• **WORK TO COMPLETE**
Only the lines from the one holding "TangentArc(dome_edge, (0, dome_height" through the one holding "obj.matrix_world = Matrix.Identity(4)" are to be retyped, exactly as they appear, with both boundary lines included.
═════ DATA SEGMENT ═════
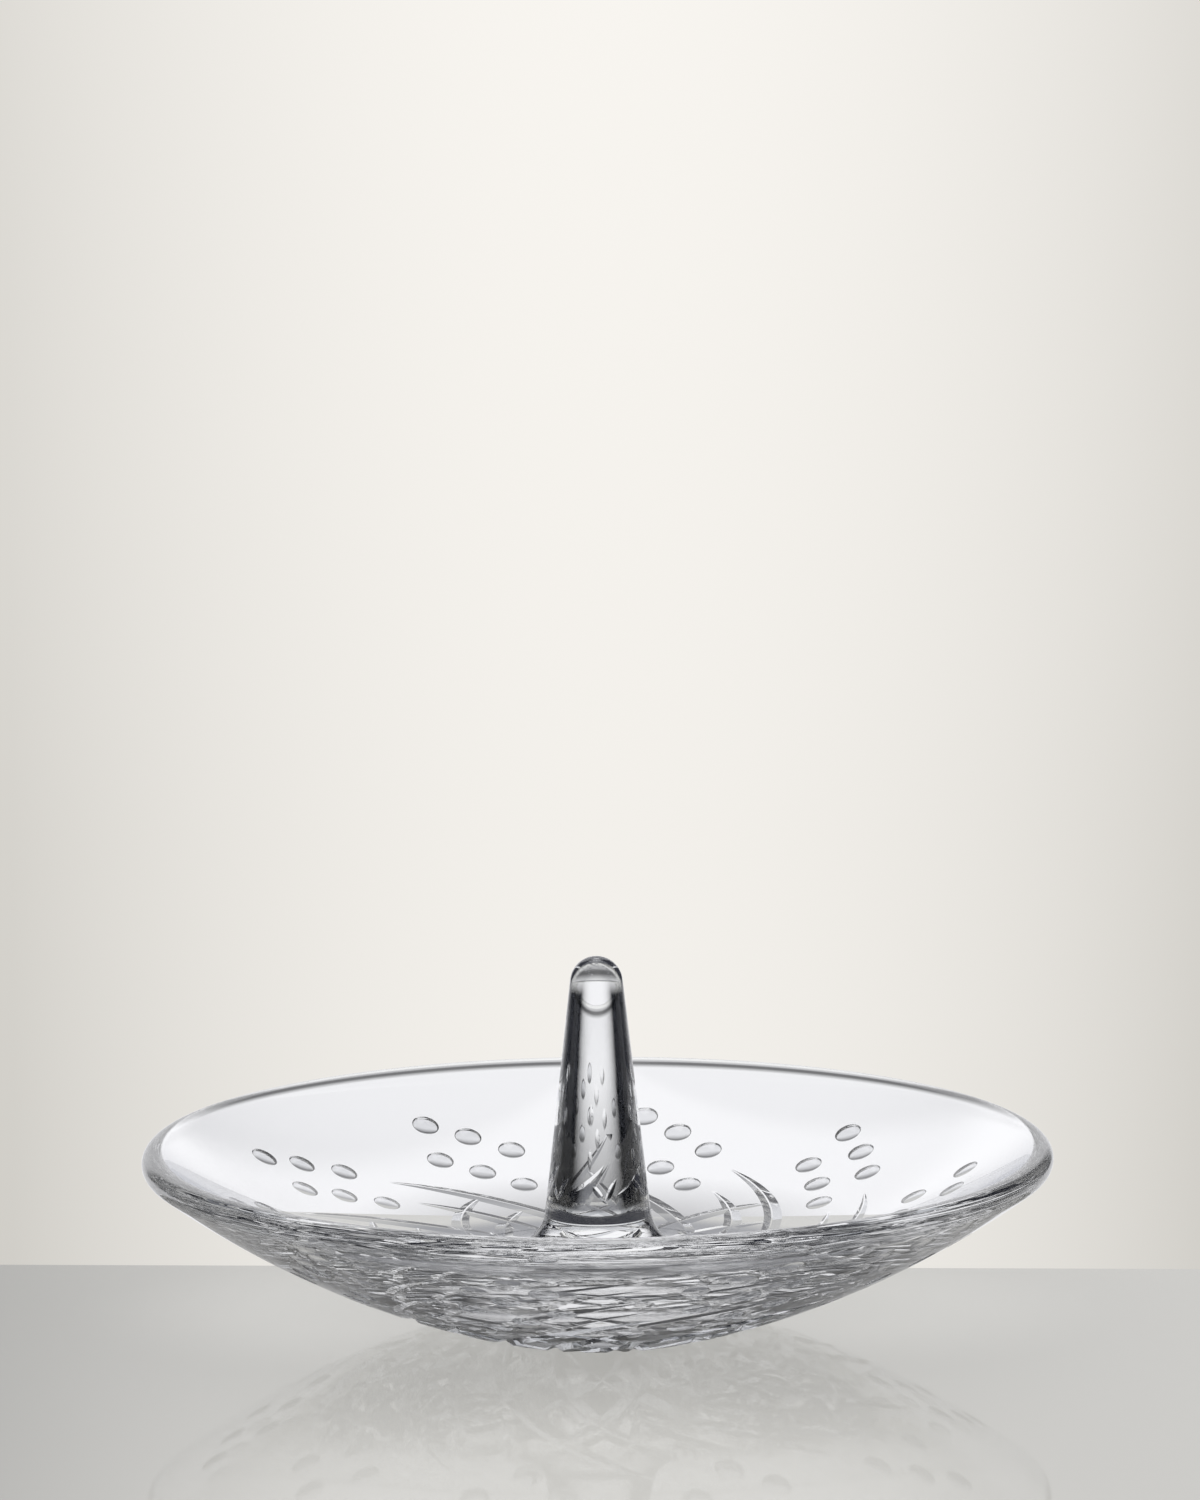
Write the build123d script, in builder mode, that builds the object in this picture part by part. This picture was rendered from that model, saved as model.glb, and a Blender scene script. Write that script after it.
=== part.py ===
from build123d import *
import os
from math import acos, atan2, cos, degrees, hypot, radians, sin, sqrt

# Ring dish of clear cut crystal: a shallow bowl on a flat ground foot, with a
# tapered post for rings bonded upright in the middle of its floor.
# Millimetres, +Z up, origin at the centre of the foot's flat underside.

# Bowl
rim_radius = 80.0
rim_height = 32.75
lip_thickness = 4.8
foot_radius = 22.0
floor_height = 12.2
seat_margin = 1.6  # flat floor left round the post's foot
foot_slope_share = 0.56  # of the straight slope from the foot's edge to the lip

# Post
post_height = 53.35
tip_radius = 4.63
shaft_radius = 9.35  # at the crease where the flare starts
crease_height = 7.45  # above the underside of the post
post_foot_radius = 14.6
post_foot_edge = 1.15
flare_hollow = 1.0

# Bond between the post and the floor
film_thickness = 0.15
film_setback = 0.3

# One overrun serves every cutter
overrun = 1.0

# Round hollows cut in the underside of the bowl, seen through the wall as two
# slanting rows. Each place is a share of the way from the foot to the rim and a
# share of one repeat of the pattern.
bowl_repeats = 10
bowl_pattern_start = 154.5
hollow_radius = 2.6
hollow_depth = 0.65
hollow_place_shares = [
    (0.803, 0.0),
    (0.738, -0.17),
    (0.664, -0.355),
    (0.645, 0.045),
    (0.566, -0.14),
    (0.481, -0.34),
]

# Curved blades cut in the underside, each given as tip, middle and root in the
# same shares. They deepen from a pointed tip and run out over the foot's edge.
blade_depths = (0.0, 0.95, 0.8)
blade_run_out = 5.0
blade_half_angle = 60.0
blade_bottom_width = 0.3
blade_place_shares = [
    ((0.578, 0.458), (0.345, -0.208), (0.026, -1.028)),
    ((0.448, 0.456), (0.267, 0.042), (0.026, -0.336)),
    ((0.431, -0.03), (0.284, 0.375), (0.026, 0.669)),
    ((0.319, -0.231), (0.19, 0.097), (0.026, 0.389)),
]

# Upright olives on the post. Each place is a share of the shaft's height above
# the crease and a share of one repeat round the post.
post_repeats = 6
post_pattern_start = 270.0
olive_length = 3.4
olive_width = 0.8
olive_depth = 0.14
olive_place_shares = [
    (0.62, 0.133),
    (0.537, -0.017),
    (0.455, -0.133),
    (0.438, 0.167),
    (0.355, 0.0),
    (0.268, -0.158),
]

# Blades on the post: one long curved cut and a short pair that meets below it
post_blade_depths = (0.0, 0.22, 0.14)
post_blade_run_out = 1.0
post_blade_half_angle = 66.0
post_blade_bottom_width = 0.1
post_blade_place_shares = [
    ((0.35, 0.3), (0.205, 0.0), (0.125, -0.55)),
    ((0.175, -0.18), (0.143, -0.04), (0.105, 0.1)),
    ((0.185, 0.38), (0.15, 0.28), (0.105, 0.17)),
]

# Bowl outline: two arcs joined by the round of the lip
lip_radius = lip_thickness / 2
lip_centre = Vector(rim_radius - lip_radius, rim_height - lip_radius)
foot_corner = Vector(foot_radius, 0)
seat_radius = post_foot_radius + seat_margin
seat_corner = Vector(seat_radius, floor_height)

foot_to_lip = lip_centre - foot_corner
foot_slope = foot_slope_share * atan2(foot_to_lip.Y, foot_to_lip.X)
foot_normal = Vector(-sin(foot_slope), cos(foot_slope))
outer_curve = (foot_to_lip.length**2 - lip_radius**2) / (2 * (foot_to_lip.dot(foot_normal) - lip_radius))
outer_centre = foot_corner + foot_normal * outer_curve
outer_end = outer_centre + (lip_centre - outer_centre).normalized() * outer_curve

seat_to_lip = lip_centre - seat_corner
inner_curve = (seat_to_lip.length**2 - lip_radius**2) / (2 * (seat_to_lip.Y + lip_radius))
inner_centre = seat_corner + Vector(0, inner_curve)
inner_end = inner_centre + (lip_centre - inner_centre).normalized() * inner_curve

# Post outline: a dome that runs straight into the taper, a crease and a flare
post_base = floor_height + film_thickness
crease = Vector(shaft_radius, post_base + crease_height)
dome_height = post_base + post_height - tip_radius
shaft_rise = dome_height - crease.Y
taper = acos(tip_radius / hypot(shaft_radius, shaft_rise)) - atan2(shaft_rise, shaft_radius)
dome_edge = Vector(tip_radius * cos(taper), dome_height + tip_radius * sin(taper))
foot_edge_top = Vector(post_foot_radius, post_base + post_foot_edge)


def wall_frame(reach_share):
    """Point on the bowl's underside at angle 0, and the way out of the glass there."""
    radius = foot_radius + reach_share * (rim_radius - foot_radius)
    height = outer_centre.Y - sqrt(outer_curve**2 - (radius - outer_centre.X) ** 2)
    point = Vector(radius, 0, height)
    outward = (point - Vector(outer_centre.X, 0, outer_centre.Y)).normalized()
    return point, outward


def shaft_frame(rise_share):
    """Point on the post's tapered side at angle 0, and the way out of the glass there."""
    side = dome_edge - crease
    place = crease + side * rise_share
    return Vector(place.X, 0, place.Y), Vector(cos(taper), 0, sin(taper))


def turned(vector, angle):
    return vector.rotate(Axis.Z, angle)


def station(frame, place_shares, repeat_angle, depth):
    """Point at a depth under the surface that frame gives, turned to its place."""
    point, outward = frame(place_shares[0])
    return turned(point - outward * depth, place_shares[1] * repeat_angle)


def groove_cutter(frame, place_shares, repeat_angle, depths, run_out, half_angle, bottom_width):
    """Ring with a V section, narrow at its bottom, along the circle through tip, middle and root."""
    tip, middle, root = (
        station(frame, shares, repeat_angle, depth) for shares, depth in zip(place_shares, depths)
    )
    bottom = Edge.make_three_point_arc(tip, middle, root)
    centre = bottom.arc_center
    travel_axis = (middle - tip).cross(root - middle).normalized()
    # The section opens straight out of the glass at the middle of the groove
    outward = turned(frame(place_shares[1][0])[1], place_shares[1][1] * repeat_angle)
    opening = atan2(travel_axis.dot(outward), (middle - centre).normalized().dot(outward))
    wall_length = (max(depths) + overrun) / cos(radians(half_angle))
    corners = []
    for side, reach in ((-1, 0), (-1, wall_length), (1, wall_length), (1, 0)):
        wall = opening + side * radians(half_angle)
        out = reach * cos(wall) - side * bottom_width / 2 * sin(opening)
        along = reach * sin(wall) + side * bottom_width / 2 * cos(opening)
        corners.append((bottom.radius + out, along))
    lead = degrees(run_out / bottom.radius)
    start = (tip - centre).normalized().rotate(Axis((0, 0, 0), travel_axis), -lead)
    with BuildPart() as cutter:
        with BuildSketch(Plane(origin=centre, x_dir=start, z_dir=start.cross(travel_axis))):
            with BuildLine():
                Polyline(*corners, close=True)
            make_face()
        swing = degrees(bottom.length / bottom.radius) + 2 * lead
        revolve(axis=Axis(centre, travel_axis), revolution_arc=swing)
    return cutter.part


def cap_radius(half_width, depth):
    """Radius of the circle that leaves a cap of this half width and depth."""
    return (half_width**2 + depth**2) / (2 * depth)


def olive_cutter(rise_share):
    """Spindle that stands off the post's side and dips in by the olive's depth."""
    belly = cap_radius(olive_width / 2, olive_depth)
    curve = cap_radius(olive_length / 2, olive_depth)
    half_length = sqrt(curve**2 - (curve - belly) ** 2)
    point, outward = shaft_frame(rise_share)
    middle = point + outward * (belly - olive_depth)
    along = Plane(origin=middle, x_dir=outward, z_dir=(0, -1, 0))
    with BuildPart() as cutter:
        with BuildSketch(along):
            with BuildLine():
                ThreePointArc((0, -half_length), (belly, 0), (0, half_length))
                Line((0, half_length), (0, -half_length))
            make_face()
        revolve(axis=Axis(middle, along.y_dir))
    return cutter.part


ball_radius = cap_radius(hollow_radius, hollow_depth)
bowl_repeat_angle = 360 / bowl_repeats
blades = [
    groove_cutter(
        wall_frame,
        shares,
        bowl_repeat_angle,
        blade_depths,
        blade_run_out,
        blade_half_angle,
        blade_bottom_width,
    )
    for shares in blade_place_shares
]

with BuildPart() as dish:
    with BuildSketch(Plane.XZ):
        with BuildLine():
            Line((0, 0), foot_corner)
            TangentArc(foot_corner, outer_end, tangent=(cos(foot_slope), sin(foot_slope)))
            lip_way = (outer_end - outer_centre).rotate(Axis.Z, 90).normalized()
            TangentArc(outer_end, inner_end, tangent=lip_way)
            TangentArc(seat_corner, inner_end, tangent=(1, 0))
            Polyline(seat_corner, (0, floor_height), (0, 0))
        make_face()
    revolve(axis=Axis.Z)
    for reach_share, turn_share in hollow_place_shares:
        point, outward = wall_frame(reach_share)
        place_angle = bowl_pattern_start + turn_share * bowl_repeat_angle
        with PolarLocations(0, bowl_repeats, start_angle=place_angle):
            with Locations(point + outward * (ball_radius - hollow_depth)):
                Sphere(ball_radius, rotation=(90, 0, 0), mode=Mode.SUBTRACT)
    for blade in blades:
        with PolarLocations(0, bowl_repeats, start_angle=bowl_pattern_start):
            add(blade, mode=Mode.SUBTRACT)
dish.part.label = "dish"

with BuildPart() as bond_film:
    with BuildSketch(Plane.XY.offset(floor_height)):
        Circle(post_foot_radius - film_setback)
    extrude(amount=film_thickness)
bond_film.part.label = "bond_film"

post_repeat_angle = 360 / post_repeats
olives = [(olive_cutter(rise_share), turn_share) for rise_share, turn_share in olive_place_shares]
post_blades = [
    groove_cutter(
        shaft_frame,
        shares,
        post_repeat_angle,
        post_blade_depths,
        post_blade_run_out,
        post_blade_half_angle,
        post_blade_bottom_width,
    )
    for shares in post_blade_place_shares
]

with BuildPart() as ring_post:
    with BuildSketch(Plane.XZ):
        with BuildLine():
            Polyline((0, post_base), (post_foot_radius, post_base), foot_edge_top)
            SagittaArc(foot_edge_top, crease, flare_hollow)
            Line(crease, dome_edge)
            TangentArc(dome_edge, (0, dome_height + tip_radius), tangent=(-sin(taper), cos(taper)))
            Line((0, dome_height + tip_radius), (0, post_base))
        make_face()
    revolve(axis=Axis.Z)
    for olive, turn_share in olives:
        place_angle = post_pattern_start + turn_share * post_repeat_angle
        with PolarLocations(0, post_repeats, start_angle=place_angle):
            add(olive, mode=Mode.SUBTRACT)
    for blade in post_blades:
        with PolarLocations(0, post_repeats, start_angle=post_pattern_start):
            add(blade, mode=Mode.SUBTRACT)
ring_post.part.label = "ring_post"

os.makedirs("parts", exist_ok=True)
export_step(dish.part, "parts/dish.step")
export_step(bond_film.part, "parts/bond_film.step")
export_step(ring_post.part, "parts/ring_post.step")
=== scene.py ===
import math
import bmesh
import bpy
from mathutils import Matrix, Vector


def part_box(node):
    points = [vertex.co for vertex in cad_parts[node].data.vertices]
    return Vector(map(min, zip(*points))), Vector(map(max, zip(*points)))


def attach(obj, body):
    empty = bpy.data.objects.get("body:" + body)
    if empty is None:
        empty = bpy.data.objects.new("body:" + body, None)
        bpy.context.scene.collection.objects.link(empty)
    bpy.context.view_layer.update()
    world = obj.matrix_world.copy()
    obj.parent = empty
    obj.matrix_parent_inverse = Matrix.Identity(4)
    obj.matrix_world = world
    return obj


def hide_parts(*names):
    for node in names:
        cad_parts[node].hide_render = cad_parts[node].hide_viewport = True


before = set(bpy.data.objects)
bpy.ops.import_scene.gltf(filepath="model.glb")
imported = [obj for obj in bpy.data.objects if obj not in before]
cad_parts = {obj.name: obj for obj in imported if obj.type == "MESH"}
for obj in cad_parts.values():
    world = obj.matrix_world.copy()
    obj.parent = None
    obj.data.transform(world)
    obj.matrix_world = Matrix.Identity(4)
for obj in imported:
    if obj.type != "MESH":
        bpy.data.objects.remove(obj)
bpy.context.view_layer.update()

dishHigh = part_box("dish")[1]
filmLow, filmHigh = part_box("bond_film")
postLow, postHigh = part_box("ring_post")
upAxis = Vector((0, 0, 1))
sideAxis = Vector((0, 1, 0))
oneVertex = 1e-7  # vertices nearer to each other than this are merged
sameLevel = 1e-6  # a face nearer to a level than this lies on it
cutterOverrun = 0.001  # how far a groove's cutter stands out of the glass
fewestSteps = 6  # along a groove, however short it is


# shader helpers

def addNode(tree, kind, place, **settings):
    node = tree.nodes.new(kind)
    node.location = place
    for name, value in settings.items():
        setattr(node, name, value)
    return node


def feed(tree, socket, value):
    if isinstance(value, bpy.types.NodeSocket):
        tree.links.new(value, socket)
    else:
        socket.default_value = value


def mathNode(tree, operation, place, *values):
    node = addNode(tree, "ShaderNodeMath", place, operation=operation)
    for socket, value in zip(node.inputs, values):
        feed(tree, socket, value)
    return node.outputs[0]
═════
• **REPLY TO THE EXERCISE**
            TangentArc(dome_edge, (0, dome_height + tip_radius), tangent=(-sin(taper), cos(taper)))
            Line((0, dome_height + tip_radius), (0, post_base))
        make_face()
    revolve(axis=Axis.Z)
    for olive, turn_share in olives:
        place_angle = post_pattern_start + turn_share * post_repeat_angle
        with PolarLocations(0, post_repeats, start_angle=place_angle):
            add(olive, mode=Mode.SUBTRACT)
    for blade in post_blades:
        with PolarLocations(0, post_repeats, start_angle=post_pattern_start):
            add(blade, mode=Mode.SUBTRACT)
ring_post.part.label = "ring_post"

os.makedirs("parts", exist_ok=True)
export_step(dish.part, "parts/dish.step")
export_step(bond_film.part, "parts/bond_film.step")
export_step(ring_post.part, "parts/ring_post.step")
=== scene.py ===
import math
import bmesh
import bpy
from mathutils import Matrix, Vector


def part_box(node):
    points = [vertex.co for vertex in cad_parts[node].data.vertices]
    return Vector(map(min, zip(*points))), Vector(map(max, zip(*points)))


def attach(obj, body):
    empty = bpy.data.objects.get("body:" + body)
    if empty is None:
        empty = bpy.data.objects.new("body:" + body, None)
        bpy.context.scene.collection.objects.link(empty)
    bpy.context.view_layer.update()
    world = obj.matrix_world.copy()
    obj.parent = empty
    obj.matrix_parent_inverse = Matrix.Identity(4)
    obj.matrix_world = world
    return obj


def hide_parts(*names):
    for node in names:
        cad_parts[node].hide_render = cad_parts[node].hide_viewport = True


before = set(bpy.data.objects)
bpy.ops.import_scene.gltf(filepath="model.glb")
imported = [obj for obj in bpy.data.objects if obj not in before]
cad_parts = {obj.name: obj for obj in imported if obj.type == "MESH"}
for obj in cad_parts.values():
    world = obj.matrix_world.copy()
    obj.parent = None
    obj.data.transform(world)
    obj.matrix_world = Matrix.Identity(4)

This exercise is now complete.